** Start Data extract **
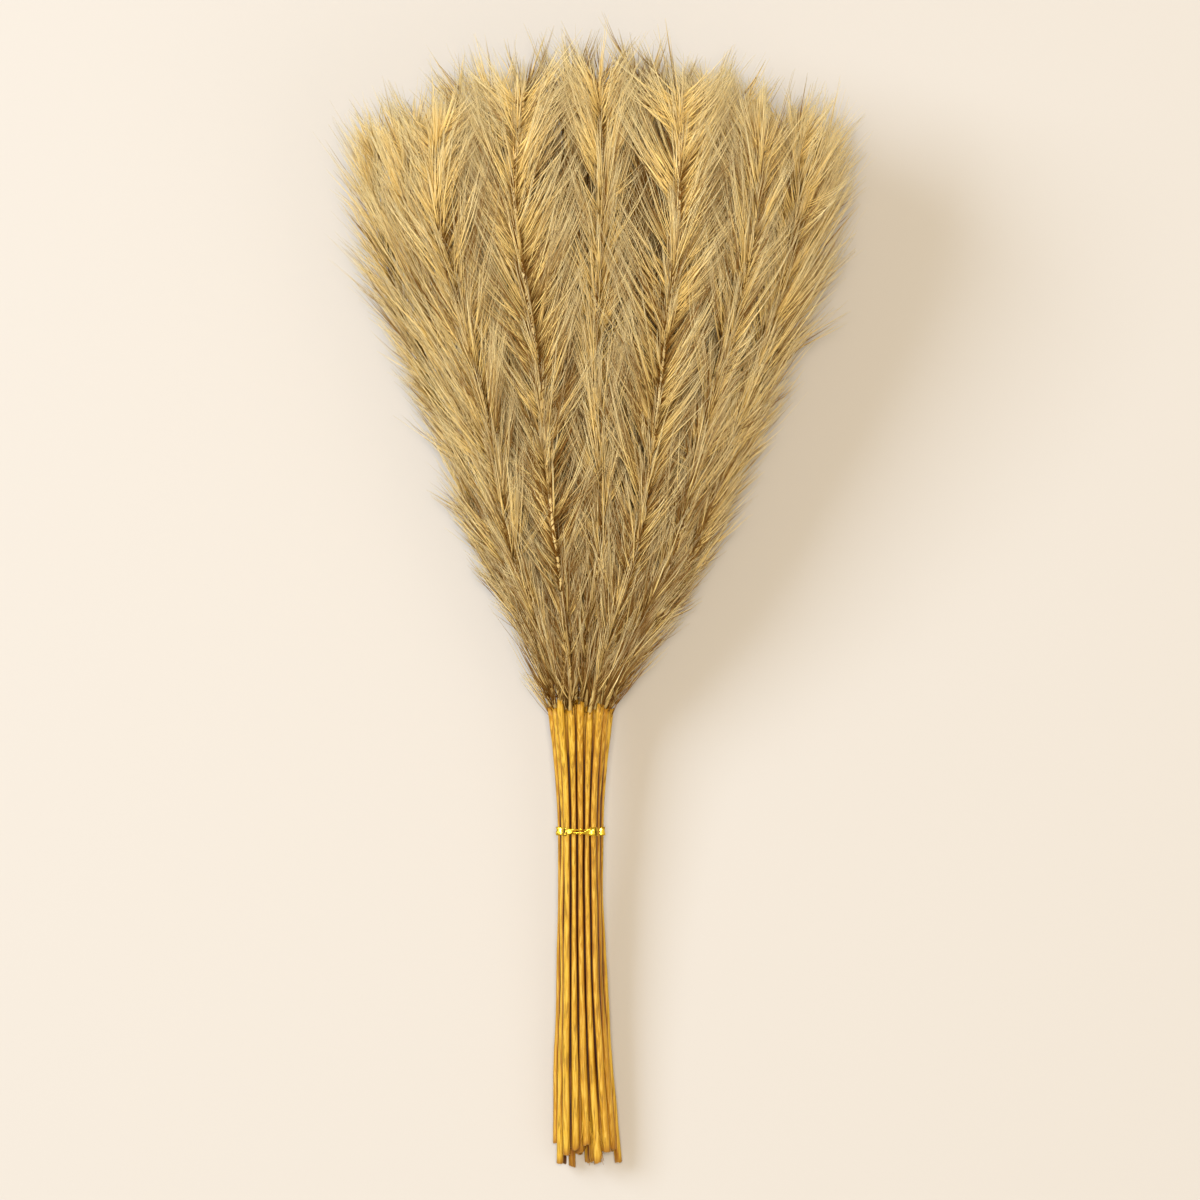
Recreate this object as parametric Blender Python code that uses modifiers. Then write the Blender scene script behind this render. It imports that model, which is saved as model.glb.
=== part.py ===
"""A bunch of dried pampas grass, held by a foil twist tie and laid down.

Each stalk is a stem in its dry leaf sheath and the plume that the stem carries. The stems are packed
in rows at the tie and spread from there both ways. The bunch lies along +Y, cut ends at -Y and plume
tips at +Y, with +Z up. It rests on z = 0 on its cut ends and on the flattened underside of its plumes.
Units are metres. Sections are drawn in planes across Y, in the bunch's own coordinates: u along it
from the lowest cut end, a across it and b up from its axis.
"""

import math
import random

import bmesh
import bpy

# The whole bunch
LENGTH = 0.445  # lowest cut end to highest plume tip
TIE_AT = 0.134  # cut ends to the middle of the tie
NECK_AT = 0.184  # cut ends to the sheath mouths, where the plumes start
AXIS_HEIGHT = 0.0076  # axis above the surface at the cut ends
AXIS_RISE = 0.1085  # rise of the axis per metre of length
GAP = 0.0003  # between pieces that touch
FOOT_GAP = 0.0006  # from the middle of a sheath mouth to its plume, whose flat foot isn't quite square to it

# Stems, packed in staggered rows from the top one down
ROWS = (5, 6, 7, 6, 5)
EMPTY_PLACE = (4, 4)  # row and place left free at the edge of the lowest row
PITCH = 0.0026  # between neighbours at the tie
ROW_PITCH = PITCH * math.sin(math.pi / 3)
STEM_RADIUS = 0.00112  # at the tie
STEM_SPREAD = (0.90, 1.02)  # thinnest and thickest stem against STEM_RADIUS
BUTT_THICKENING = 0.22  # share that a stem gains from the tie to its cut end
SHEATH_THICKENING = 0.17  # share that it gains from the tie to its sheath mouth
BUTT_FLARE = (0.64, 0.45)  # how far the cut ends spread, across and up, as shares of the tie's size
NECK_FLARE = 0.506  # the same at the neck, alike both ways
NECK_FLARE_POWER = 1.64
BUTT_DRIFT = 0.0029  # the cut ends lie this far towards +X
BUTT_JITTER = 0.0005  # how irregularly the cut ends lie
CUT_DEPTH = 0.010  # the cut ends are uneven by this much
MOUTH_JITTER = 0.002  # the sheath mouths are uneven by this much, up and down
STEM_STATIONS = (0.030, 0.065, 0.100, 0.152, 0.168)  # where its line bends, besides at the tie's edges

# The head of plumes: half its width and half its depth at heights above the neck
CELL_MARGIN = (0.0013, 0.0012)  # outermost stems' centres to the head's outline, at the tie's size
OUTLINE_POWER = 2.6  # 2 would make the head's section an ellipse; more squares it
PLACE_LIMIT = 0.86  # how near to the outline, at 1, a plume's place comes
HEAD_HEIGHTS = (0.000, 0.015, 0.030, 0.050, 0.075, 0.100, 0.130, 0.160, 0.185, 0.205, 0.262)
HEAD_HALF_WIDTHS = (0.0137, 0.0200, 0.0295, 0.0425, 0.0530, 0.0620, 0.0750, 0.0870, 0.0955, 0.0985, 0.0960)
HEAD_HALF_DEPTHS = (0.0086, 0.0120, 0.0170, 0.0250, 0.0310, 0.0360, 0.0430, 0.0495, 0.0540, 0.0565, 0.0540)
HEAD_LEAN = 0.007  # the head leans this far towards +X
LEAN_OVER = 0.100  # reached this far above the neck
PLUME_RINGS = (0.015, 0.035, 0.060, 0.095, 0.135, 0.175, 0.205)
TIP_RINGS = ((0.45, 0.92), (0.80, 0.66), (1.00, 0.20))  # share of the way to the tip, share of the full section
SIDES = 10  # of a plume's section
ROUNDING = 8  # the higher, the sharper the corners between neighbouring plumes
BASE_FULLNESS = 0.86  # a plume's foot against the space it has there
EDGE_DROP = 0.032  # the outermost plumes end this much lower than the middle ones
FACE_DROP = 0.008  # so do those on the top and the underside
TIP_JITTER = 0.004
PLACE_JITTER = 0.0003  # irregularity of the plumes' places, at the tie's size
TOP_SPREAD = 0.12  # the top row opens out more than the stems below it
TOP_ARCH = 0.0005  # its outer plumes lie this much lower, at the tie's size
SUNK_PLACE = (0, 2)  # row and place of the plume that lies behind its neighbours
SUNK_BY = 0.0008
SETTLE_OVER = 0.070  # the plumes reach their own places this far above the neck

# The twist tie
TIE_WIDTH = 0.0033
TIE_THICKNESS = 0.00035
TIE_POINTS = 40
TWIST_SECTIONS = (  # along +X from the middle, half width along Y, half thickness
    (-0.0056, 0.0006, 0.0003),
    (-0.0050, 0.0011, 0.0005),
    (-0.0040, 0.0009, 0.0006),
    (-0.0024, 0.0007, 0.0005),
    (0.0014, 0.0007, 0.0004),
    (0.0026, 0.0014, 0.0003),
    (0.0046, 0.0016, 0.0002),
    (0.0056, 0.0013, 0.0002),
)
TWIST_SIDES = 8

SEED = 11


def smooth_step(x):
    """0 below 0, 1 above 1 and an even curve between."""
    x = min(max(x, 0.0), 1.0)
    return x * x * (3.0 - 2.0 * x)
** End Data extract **
— Request —
Starting at the first line of the material above, reproduce each line exactly up to and including the line with "and laid down.".

— Solution to the problem —
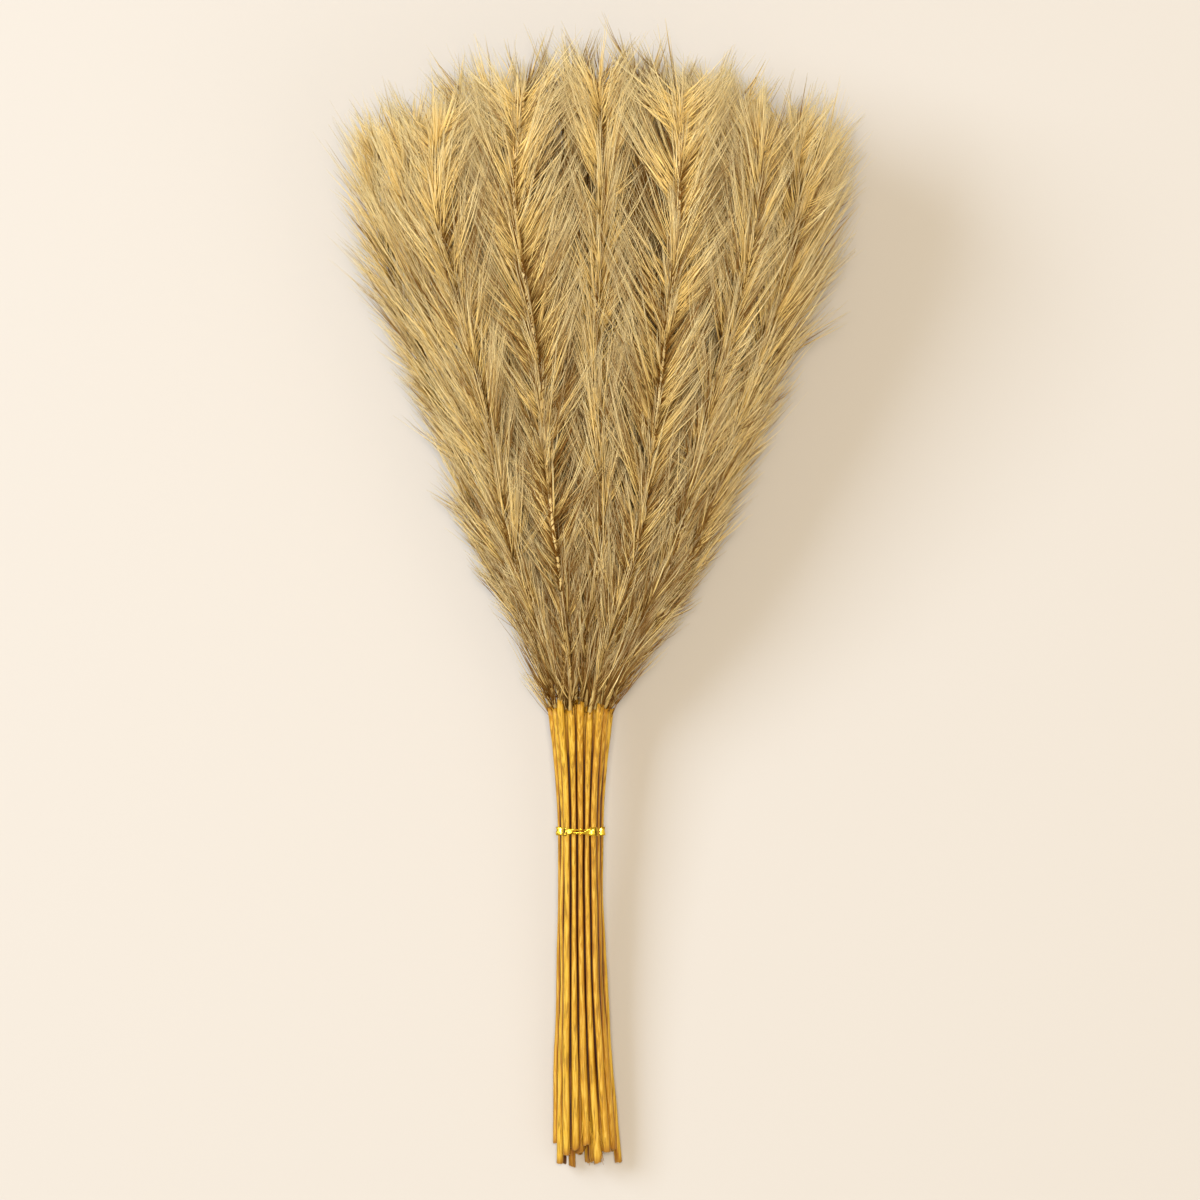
Recreate this object as parametric Blender Python code that uses modifiers. Then write the Blender scene script behind this render. It imports that model, which is saved as model.glb.
=== part.py ===
"""A bunch of dried pampas grass, held by a foil twist tie and laid down.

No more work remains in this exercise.